I am working on the compression side too, but production line aspects rather mitigate on this being too involved, or long in duration. Unless these things burn for a long time, that is a lot of input for about 30 minutes of fire, equating to a log of that size.

Where I am interested is improving the production of paper mulch. Yes, I could sit over a bucket and rip up old papers and card, but that is not looking a great option.

So far I am stuck in an electric rut, from the office shredder to the leaf blower to the twig cruncher.

I am just wondering if there is a brain wave out there on something hand-cranked, which can turn a lot of paper and card into a lot of shredded stuff. All to then make into logs... one brick at a time.

Oh, and from that video... not sure if adding bleach is that eco in the planetary sense, much less economic. May pass on that.

Addendum 1

Thanks to some nice early input in the comments, a new option in complement at least is presented, which I will be scoping asap, and will then report further:


Anonymous said...

I tried using one of these log makers and found it quite long winded to say the least! The logs do burn quite slowly but you need quite a lot of space to store them until they are properly dry.

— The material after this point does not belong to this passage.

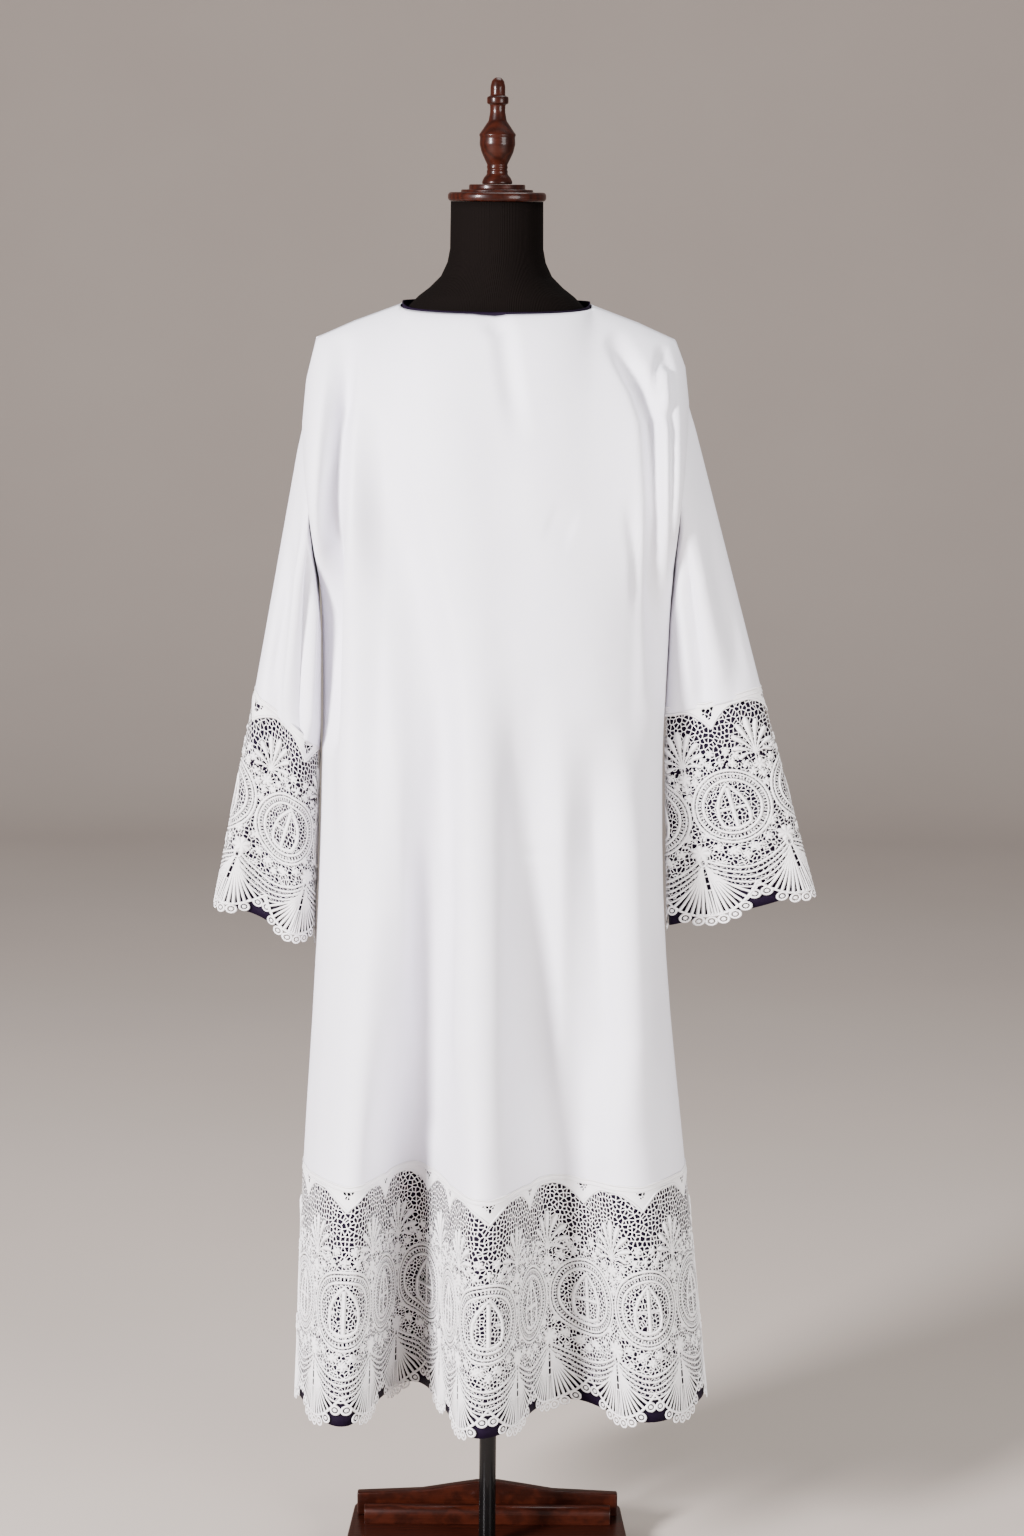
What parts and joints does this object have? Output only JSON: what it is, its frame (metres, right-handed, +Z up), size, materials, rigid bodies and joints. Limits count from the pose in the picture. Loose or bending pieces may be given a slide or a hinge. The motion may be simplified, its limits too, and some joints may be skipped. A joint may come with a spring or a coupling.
{
  "type": "lace-trimmed alb on a dress form stand",
  "caption": "Long white alb with dropped shoulders, flared sleeves and deep lace at hem and cuffs, worn by a black limbless dress form on a pole stand.",
  "frame": {"origin": "centre of the underside of the base, on the floor under the pole", "axes": "+Z up along the pole, -Y out of the alb's front, +X to the right as seen from the front"},
  "size_m": [0.7148, 0.351, 1.8286],
  "materials": {
    "cloth": "smooth white cotton, faint satin sheen, soft folds",
    "lace": "warm white machine lace with an uneven net ground and thick outlines",
    "lining": "very dark violet plain weave",
    "jersey": "near-black stretched jersey",
    "wood": "polished dark red-brown wood",
    "pole": "gloss black"
  },
  "bodies": {
    "root": {"alb_front": "cloth", "alb_back": "cloth", "sleeve_left": "cloth", "sleeve_right": "cloth", "hem_lace_front": "lace", "hem_lace_back": "lace", "cuff_lace_left_front": "lace", "cuff_lace_left_back": "lace", "cuff_lace_right_front": "lace", "cuff_lace_right_back": "lace", "hem_lining": "lining", "cuff_lining_left": "lining", "cuff_lining_right": "lining", "neck_facing": "lining", "form_torso": "jersey", "neck_cap": "wood", "finial": "wood", "pole": "pole", "pole_collar": "pole", "base_plinth": "wood", "base_rail": "wood", "base_back_board": "wood"}
  },
  "joints": []
}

Then I was given a 'logmaker' which makes logs quickly and easily from dry waste. These logs burn quite quickly but are great to help get a fire going (and to get rid of things like bank statements!).

I've just visited their website and see that they've now started making a 'wet logmaker', which is what I have but slightly modified. Looks interesting.

Peter said...

Awesome - ta for the share.

I knew a bit of collective wisdom would see this evolve nicely.

Mind you, it also usually means another tangent to see me distracted in a whole new direction.